* _PROVIDED MATERIAL_
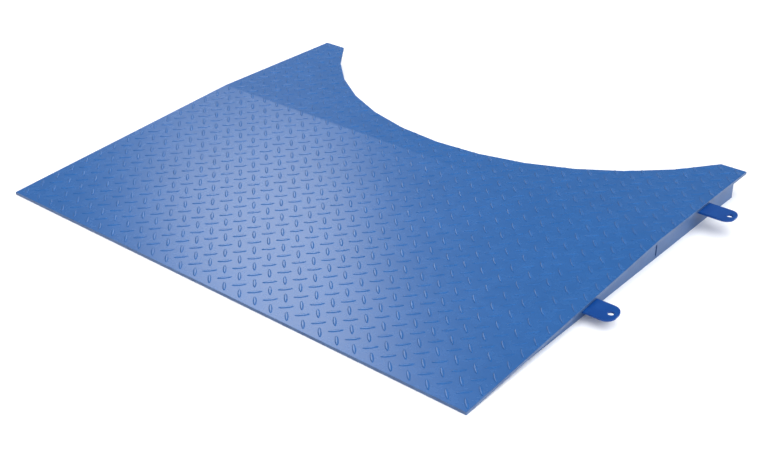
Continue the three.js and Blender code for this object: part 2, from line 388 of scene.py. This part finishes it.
# %% Weld stitches
STITCH = 34.0           # length of one stitch
LEG = 3.2               # how far a stitch reaches up each plate
RIPPLE = 2.4            # distance between torch pauses
RIPPLE_DEPTH = 0.10     # share of the leg that a ripple adds or takes away
END_FADE = 0.35         # power of the sine that fades the ends: lower is blunter
END_SIZE = 0.12         # share of the leg left at each end, and sunk behind the face
FACE_DIP = 0.22         # how far the face lies inside a full quarter circle
SLOPE_STARTS = np.arange(110, 600, 120)             # where skirt stitches start on the slope
LEVEL_STARTS = (672.0, 760.0, 905.0)                # and on the level, clear of the rear lug
BAR_STARTS = (110, 230, 350, 470, 570)              # along each lengthwise bar
BAY_MIDDLES = (-500, -305, -102, 102, 305, 500)     # between the bars, on each cross rib
FRONT_LUG = (320, 410)                              # no stitch starts here on the lug side


def stitch(start, direction, wall, floor):
    """A flattened quarter circle, sized by ripples times a sine that fades both ends, along a line."""
    direction, wall, floor = (np.asarray(v, float) for v in (direction, wall, floor))
    t = np.linspace(0, 1, 15)
    ripples = 1 + RIPPLE_DEPTH * np.sin(2 * np.pi * t * STITCH / RIPPLE)
    swell = np.sin(np.pi * t) ** END_FADE * ripples
    size = LEG * np.maximum(swell, END_SIZE)
    angle = np.linspace(0, np.pi / 2, 5)
    reach = 1 - FACE_DIP * np.sin(2 * angle)
    arc = np.outer(np.cos(angle) * reach, wall) + np.outer(np.sin(angle) * reach, floor)
    root = -END_SIZE * (wall + floor)
    section = np.vstack([root, arc])
    path = np.asarray(start, float) + np.outer(t * STITCH, direction)
    return path[:, None, :] + size[:, None, None] * section[None]


DOWN = (0, 0, -1)
along_slope = np.array([0.0, CREST, UNDER]) / np.hypot(CREST, UNDER)
stitches = []
for side in (-1, 1):
    outer = side * (WIDTH / 2 - SKIRT_INSET)
    for face_x, away in ((outer, side), (outer - side * PLATE, -side)):
        for y in SLOPE_STARTS:
            clear_of_lug = side < 0 or not FRONT_LUG[0] < y < FRONT_LUG[1]
            if clear_of_lug:
                stitches.append(stitch((face_x, y, underside(y)), along_slope, DOWN, (away, 0, 0)))
        for y in LEVEL_STARTS:
            stitches.append(stitch((face_x, y, UNDER), (0, 1, 0), DOWN, (away, 0, 0)))
for bar_x in BAR_PLACES:
    for k, y in enumerate(BAR_STARTS):
        away = 1 if k % 2 else -1
        start = (bar_x + away * BAR / 2, y, underside(y))
        stitches.append(stitch(start, along_slope, DOWN, (away, 0, 0)))
for rib_y in RIB_PLACES:
    for bay_x in BAY_MIDDLES:
        for away in (-1, 1):
            y = rib_y + away * BAR / 2
            start = (bay_x - STITCH / 2, y, underside(y))
            stitches.append(stitch(start, (1, 0, 0), DOWN, (0, away, 0)))
print(f"{len(stitches)} weld stitches")

grids = np.stack(stitches)
rows, columns = grids.shape[1], grids.shape[2]
i, j = np.meshgrid(np.arange(rows - 1), np.arange(columns), indexing="ij")
step = (j + 1) % columns
near, far = i * columns, (i + 1) * columns
skin = np.stack([near + j, near + step, far + step, far + j], axis=-1).reshape(-1, 4)
first_cap = np.arange(columns)[::-1]
last_cap = np.arange(columns) + (rows - 1) * columns
offsets = np.arange(len(stitches))[:, None] * rows * columns
weld_faces = [
    *(skin[None] + offsets[:, :, None]).reshape(-1, 4).tolist(),
    *(first_cap[None] + offsets).tolist(),
    *(last_cap[None] + offsets).tolist(),
]
weld_mesh = bpy.data.meshes.new("weld_stitches")
weld_mesh.from_pydata(place(grids.reshape(-1, 3)).tolist(), [], weld_faces)
beads = bmesh.new()
beads.from_mesh(weld_mesh)
bmesh.ops.recalc_face_normals(beads, faces=beads.faces)
beads.to_mesh(weld_mesh)
beads.free()
shade(weld_mesh, 60.0)
add_piece("weld_stitches", weld_mesh, [weld_enamel])

# %% [markdown]
# ## Floor, light and camera
# A semi-gloss surface is drawn mostly by what it mirrors, so the light is planned from the
# ramp outwards. One soft panel stands high beyond the far left corner. The slope leans a
# few degrees towards the camera and throws the panel's light forward as a wide soft band,
# while the level deck beyond the bend sends it just too low to see. The main light is a
# broad overhead one, so wide that it leaves hardly any shadow; it is hidden from mirrored
# rays, so it brightens the blue without laying a grey veil over it. The surroundings are
# pale at the horizon and quieter above, and the floor is a plain pale sheet, so the upright
# skirts mirror something light and go paler than the deck; their enamel is also painted
# paler and greyer, as painted light for that same effect.

# %% Floor and surroundings
FLOOR_REACH = 60.0      # metres each way, so that no edge shows from a low camera
HORIZON_LIGHT = 1.05    # strength of the surroundings low down
HIGH_LIGHT = 0.30       # and high up, where the deck would mirror them
FADE_FROM = 0.06        # sine of the angle above level at which the fade starts
FADE_TO = 0.28

floor_corners = [(x * FLOOR_REACH, y * FLOOR_REACH, 0) for x, y in ((-1, -1), (1, -1), (1, 1), (-1, 1))]
floor_mesh = bpy.data.meshes.new("studio_floor")
floor_mesh.from_pydata(floor_corners, [], [(0, 1, 2, 3)])
floor = bpy.data.objects.new("studio_floor", floor_mesh)
bpy.context.scene.collection.objects.link(floor)
paper = bpy.data.materials.new("pale_studio_paper")
paper.use_nodes = True
paper_shader = paper.node_tree.nodes["Principled BSDF"]
paper_shader.inputs["Base Color"].default_value = linear("F4F5F7")
paper_shader.inputs["Roughness"].default_value = 0.9
paper_shader.inputs["Specular IOR Level"].default_value = 0.0
floor_mesh.materials.append(paper)

world = bpy.data.worlds.new("quiet_studio")
world.use_nodes = True
sky_tree = world.node_tree
direction = add_node(sky_tree, "ShaderNodeTexCoord").outputs["Generated"]
upward = add_node(sky_tree, "ShaderNodeSeparateXYZ", {"Vector": direction}).outputs["Z"]
fade = add_node(sky_tree, "ShaderNodeMapRange", {"Value": upward},
                From_Min=FADE_FROM, From_Max=FADE_TO,
                To_Min=HORIZON_LIGHT, To_Max=HIGH_LIGHT)
fade.interpolation_type = "SMOOTHSTEP"
air = sky_tree.nodes["Background"]
air.inputs["Color"].default_value = linear("F1F4F8")
sky_tree.links.new(fade.outputs["Result"], air.inputs["Strength"])
bpy.context.scene.world = world
bpy.context.scene.view_settings.view_transform = "Standard"


# %% Lights
def panel(name, azimuth_deg, elevation_deg, distance, wide, tall, watts):
    """A soft panel on a sphere round the ramp, facing it; azimuth runs from +Y towards -X."""
    azimuth, elevation = np.radians([azimuth_deg, elevation_deg])
    level = np.cos(elevation)
    towards = Vector((-np.sin(azimuth) * level, np.cos(azimuth) * level, np.sin(elevation)))
    lamp = bpy.data.lights.new(name, "AREA")
    lamp.shape = "RECTANGLE"
    lamp.size = wide
    lamp.size_y = tall
    lamp.energy = watts
    holder = bpy.data.objects.new(name, lamp)
    facing = towards.to_track_quat("Z", "Y").to_matrix().to_4x4()
    holder.matrix_world = Matrix.Translation(distance * towards) @ facing
    bpy.context.scene.collection.objects.link(holder)
    print(f"{name}: {watts} W")


panel("band_panel", azimuth_deg=53.5, elevation_deg=43, distance=6.0, wide=1.3, tall=2.6, watts=58)

OVERHEAD_STRENGTH = 4.15
OVERHEAD_WIDTH = 100    # degrees across, like an overcast sky, for soft shadows
OVERHEAD_TURN = 75      # degrees from the toe end round to the lug side
OVERHEAD_TIP = 32       # degrees from straight above
overhead = bpy.data.lights.new("broad_overhead", "SUN")
overhead.energy = OVERHEAD_STRENGTH
overhead.angle = np.radians(OVERHEAD_WIDTH)
overhead_holder = bpy.data.objects.new("broad_overhead", overhead)
turn_right = Matrix.Rotation(np.radians(OVERHEAD_TURN), 4, "Z")
tip_over = Matrix.Rotation(np.radians(OVERHEAD_TIP), 4, "X")
overhead_holder.matrix_world = turn_right @ tip_over
overhead_holder.visible_glossy = False
bpy.context.scene.collection.objects.link(overhead_holder)

# %% Camera
CAMERA_AT = np.array([1554.7, -1343.4, 1274.3])     # ramp millimetres, from the middle of the toe
FOCAL_LENGTH = 58.71    # mm on a 36 mm wide sensor: a short telephoto, so edges stay nearly parallel
HEADING = 39.808        # degrees, turned left from facing along the ramp
DIP = 29.256            # degrees below level
LEAN = -0.157           # degrees of roll
camera_data = bpy.data.cameras.new("camera")
camera_data.sensor_width = 36.0
camera_data.lens = FOCAL_LENGTH
camera = bpy.data.objects.new("camera", camera_data)
heading = Matrix.Rotation(np.radians(HEADING), 4, "Z")
dip = Matrix.Rotation(np.radians(90 - DIP), 4, "X")
lean = Matrix.Rotation(np.radians(LEAN), 4, "Z")
camera.matrix_world = Matrix.Translation(Vector(place(CAMERA_AT))) @ heading @ dip @ lean
bpy.context.scene.collection.objects.link(camera)
bpy.context.scene.camera = camera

* _TASK PROMPT_
Only the lines from the opening of the material through the line with "return path[:, None, :]" should be echoed, exactly as written.

* _ANSWER FOR THIS EXERCISE_
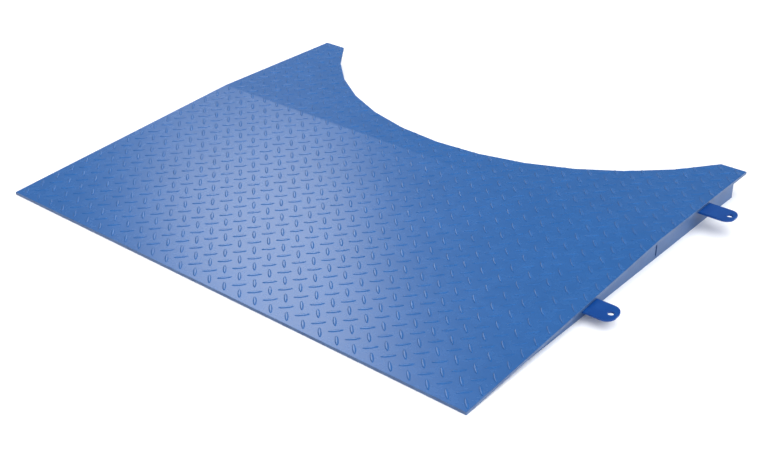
Continue the three.js and Blender code for this object: part 2, from line 388 of scene.py. This part finishes it.
# %% Weld stitches
STITCH = 34.0           # length of one stitch
LEG = 3.2               # how far a stitch reaches up each plate
RIPPLE = 2.4            # distance between torch pauses
RIPPLE_DEPTH = 0.10     # share of the leg that a ripple adds or takes away
END_FADE = 0.35         # power of the sine that fades the ends: lower is blunter
END_SIZE = 0.12         # share of the leg left at each end, and sunk behind the face
FACE_DIP = 0.22         # how far the face lies inside a full quarter circle
SLOPE_STARTS = np.arange(110, 600, 120)             # where skirt stitches start on the slope
LEVEL_STARTS = (672.0, 760.0, 905.0)                # and on the level, clear of the rear lug
BAR_STARTS = (110, 230, 350, 470, 570)              # along each lengthwise bar
BAY_MIDDLES = (-500, -305, -102, 102, 305, 500)     # between the bars, on each cross rib
FRONT_LUG = (320, 410)                              # no stitch starts here on the lug side


def stitch(start, direction, wall, floor):
    """A flattened quarter circle, sized by ripples times a sine that fades both ends, along a line."""
    direction, wall, floor = (np.asarray(v, float) for v in (direction, wall, floor))
    t = np.linspace(0, 1, 15)
    ripples = 1 + RIPPLE_DEPTH * np.sin(2 * np.pi * t * STITCH / RIPPLE)
    swell = np.sin(np.pi * t) ** END_FADE * ripples
    size = LEG * np.maximum(swell, END_SIZE)
    angle = np.linspace(0, np.pi / 2, 5)
    reach = 1 - FACE_DIP * np.sin(2 * angle)
    arc = np.outer(np.cos(angle) * reach, wall) + np.outer(np.sin(angle) * reach, floor)
    root = -END_SIZE * (wall + floor)
    section = np.vstack([root, arc])
    path = np.asarray(start, float) + np.outer(t * STITCH, direction)
    return path[:, None, :] + size[:, None, None] * section[None]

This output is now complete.